--- start ---

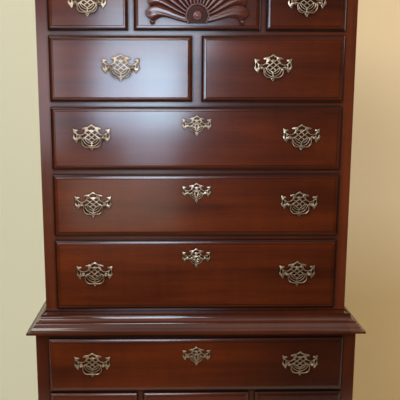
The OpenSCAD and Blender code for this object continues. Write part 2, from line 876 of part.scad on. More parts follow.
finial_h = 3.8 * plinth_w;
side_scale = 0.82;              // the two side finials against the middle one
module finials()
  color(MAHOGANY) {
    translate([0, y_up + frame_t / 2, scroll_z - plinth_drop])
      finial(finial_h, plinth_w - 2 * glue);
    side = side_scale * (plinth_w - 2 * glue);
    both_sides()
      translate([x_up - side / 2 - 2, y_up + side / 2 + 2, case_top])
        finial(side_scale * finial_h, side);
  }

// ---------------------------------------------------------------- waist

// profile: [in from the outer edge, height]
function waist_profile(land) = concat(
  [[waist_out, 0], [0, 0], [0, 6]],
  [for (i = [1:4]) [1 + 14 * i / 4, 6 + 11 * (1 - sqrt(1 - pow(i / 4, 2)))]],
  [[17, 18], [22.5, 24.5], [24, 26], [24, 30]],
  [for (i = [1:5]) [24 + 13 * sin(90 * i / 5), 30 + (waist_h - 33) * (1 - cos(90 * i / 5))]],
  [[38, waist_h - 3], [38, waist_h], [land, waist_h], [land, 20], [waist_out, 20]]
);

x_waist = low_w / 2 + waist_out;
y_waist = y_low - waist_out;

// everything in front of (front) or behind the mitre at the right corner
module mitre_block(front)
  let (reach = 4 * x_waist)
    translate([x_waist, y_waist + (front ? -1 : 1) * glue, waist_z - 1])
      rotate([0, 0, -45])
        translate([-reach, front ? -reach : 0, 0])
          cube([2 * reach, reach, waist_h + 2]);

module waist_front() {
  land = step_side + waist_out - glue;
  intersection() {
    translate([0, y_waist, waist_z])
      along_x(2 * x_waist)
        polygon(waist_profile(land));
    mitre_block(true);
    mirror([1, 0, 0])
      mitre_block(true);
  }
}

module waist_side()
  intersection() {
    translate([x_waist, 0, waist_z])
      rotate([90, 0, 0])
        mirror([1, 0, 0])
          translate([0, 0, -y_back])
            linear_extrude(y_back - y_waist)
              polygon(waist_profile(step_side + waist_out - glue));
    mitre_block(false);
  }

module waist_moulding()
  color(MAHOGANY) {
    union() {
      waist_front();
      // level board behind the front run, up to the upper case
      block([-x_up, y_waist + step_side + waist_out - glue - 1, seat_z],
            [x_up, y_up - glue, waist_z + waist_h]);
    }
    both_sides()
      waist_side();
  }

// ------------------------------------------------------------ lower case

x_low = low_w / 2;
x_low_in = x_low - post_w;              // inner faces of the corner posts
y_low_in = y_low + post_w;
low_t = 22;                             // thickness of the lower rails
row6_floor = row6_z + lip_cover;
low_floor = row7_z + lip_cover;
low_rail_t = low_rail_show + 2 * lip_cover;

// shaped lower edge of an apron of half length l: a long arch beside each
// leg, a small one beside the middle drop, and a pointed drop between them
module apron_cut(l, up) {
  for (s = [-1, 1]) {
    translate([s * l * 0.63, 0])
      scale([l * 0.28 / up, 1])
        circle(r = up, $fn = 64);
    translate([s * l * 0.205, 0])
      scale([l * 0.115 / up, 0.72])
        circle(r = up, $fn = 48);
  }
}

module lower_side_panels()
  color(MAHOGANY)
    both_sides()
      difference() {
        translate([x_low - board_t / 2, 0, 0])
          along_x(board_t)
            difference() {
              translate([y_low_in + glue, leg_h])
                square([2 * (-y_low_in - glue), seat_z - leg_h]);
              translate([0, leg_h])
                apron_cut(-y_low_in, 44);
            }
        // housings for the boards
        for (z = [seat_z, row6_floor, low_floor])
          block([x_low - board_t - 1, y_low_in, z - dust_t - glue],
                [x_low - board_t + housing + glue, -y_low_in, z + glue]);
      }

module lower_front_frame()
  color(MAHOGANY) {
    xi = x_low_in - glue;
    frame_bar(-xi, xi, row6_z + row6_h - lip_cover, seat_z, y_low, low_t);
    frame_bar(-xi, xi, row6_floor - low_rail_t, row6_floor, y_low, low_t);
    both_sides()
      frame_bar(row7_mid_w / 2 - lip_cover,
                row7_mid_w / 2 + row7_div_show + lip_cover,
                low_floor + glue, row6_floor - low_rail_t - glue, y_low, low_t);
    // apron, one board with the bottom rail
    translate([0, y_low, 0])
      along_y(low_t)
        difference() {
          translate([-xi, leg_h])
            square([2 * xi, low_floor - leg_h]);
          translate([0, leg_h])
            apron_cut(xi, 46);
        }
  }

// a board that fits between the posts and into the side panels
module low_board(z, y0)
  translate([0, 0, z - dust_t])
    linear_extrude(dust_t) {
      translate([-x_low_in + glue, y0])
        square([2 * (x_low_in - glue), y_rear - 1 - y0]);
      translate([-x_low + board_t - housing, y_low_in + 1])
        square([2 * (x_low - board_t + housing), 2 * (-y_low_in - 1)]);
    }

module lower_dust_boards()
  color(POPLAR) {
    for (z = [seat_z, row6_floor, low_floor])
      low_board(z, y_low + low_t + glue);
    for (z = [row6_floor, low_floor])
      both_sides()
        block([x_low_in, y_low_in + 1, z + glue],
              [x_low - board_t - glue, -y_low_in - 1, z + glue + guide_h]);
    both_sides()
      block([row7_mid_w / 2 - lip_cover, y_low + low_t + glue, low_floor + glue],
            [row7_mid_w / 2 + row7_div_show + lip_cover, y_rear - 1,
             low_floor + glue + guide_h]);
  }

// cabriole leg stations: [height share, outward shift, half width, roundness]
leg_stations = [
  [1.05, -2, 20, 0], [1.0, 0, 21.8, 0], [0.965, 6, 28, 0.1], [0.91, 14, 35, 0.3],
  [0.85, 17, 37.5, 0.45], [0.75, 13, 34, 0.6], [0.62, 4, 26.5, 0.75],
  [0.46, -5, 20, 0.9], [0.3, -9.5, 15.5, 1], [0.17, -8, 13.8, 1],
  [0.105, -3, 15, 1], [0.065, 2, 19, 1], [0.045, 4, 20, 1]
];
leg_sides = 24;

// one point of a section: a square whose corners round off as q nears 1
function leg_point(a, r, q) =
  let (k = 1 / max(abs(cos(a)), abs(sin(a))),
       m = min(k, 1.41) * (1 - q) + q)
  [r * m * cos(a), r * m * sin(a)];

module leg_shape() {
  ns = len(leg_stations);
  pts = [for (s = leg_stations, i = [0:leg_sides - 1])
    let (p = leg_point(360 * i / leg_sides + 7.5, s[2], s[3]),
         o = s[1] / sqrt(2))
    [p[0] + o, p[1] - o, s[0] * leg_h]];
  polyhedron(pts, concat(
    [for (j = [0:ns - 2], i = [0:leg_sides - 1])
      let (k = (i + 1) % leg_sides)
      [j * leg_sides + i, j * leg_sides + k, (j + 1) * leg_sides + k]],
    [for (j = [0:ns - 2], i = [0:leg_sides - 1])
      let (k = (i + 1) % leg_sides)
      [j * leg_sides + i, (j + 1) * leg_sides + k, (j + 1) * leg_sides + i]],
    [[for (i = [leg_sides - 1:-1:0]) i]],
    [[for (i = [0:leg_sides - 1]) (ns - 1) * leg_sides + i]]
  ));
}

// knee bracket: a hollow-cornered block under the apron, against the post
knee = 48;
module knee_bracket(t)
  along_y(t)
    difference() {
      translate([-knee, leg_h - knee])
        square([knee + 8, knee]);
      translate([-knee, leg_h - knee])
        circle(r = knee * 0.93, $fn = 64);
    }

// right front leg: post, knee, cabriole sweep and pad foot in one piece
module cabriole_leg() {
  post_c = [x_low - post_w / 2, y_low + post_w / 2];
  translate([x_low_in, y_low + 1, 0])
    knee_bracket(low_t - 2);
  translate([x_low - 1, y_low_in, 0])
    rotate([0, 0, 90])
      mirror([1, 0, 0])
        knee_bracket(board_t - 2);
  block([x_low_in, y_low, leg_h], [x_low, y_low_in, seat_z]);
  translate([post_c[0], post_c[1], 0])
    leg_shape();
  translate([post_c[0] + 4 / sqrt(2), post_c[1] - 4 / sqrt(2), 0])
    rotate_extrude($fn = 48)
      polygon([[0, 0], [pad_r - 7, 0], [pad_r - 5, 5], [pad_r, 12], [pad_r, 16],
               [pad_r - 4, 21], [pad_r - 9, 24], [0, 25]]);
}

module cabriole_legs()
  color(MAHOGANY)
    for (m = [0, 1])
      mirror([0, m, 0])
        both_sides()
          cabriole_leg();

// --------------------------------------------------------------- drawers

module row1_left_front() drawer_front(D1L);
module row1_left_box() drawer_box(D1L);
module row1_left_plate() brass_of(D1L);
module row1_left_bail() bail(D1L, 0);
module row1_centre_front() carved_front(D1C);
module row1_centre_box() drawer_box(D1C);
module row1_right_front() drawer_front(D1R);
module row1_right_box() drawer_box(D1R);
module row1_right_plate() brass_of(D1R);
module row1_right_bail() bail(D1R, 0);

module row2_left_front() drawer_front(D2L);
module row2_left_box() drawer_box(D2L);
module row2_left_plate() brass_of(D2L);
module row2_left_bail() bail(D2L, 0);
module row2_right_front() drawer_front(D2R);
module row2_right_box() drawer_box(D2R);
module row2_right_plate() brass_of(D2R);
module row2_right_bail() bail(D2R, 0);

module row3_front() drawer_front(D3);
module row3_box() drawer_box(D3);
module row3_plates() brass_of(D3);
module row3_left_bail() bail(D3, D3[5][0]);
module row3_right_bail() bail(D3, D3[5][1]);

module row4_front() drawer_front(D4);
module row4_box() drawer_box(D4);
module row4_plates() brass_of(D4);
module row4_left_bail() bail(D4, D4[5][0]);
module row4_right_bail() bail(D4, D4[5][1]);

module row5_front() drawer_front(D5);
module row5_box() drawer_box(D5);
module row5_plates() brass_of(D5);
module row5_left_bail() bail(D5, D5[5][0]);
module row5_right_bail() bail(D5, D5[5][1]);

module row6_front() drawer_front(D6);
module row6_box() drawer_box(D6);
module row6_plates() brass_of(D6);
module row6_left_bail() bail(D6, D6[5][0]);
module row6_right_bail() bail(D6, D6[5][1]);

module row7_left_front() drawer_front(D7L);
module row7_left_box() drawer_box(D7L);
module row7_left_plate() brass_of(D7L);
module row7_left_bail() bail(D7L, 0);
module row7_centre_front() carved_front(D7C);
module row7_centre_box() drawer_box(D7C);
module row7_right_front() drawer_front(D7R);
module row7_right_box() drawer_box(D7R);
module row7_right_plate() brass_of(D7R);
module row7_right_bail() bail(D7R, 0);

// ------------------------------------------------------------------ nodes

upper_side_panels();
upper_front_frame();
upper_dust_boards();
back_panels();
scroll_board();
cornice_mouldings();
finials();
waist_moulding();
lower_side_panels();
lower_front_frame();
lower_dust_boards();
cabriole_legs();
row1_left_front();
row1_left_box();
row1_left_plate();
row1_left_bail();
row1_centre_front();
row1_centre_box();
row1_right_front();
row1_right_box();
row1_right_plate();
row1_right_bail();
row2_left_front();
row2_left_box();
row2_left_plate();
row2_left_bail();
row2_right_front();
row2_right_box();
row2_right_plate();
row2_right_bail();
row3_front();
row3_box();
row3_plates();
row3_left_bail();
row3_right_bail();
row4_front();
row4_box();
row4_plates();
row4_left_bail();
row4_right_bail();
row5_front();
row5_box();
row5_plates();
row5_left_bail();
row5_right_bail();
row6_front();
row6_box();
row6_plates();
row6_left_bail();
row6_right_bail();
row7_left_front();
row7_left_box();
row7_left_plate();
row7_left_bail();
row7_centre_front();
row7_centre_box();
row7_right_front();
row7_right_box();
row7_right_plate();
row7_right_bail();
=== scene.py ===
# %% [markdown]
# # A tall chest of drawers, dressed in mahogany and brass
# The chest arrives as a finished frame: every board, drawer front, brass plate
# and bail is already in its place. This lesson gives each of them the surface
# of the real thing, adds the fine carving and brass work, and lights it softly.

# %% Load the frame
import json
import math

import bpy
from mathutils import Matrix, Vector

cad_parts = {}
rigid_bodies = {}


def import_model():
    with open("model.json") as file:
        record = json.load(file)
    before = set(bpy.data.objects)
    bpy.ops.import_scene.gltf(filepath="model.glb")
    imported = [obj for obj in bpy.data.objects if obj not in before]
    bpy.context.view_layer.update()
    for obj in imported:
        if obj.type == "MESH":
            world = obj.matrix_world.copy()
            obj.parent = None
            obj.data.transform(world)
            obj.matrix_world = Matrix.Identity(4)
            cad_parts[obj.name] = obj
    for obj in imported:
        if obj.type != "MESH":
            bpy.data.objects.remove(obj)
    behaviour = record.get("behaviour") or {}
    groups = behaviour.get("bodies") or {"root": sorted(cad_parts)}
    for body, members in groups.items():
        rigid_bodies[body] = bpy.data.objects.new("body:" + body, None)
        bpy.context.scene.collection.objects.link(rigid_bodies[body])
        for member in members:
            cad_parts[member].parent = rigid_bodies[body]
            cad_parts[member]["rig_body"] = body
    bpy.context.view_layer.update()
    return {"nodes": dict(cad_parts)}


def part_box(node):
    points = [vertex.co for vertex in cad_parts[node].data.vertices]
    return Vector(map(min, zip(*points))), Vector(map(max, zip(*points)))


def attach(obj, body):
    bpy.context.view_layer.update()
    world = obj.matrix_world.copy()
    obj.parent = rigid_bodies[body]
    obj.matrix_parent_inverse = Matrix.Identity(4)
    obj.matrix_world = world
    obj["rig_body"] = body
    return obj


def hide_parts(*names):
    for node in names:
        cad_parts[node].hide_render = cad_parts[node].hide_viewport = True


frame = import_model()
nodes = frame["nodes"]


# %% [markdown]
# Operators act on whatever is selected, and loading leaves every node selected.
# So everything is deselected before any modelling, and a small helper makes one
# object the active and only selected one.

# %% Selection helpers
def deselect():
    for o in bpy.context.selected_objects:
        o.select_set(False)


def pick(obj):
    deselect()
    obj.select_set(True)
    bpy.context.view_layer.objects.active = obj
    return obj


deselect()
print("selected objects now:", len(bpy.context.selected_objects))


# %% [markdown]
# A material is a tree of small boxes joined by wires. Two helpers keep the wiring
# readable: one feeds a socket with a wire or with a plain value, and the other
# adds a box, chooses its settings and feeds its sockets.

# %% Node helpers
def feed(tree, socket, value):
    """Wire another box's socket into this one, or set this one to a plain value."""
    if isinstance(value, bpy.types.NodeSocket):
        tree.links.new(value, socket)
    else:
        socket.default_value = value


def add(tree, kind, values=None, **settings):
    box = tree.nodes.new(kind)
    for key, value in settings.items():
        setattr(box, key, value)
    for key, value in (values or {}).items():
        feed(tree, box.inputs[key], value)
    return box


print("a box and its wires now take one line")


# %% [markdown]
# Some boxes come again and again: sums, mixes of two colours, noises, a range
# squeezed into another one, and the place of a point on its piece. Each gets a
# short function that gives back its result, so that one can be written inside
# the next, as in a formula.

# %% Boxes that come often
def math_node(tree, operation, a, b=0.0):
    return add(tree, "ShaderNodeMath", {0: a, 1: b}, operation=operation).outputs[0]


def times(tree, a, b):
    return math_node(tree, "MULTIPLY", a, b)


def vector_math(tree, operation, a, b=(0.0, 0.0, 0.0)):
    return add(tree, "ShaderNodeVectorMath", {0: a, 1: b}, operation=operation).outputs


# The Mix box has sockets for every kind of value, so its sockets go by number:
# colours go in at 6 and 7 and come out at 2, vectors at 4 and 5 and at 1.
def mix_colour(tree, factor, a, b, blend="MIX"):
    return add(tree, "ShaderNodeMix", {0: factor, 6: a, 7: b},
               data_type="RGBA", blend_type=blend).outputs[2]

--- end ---

■ **TASK**
Retype precisely, and only, the span of lines that opens at the line containing "row5_box();" and closes at the line containing "before = set(bpy.data.objects)", both inclusive.

■ **REPLY**
row5_box();
row5_plates();
row5_left_bail();
row5_right_bail();
row6_front();
row6_box();
row6_plates();
row6_left_bail();
row6_right_bail();
row7_left_front();
row7_left_box();
row7_left_plate();
row7_left_bail();
row7_centre_front();
row7_centre_box();
row7_right_front();
row7_right_box();
row7_right_plate();
row7_right_bail();
=== scene.py ===
# %% [markdown]
# # A tall chest of drawers, dressed in mahogany and brass
# The chest arrives as a finished frame: every board, drawer front, brass plate
# and bail is already in its place. This lesson gives each of them the surface
# of the real thing, adds the fine carving and brass work, and lights it softly.

# %% Load the frame
import json
import math

import bpy
from mathutils import Matrix, Vector

cad_parts = {}
rigid_bodies = {}


def import_model():
    with open("model.json") as file:
        record = json.load(file)
    before = set(bpy.data.objects)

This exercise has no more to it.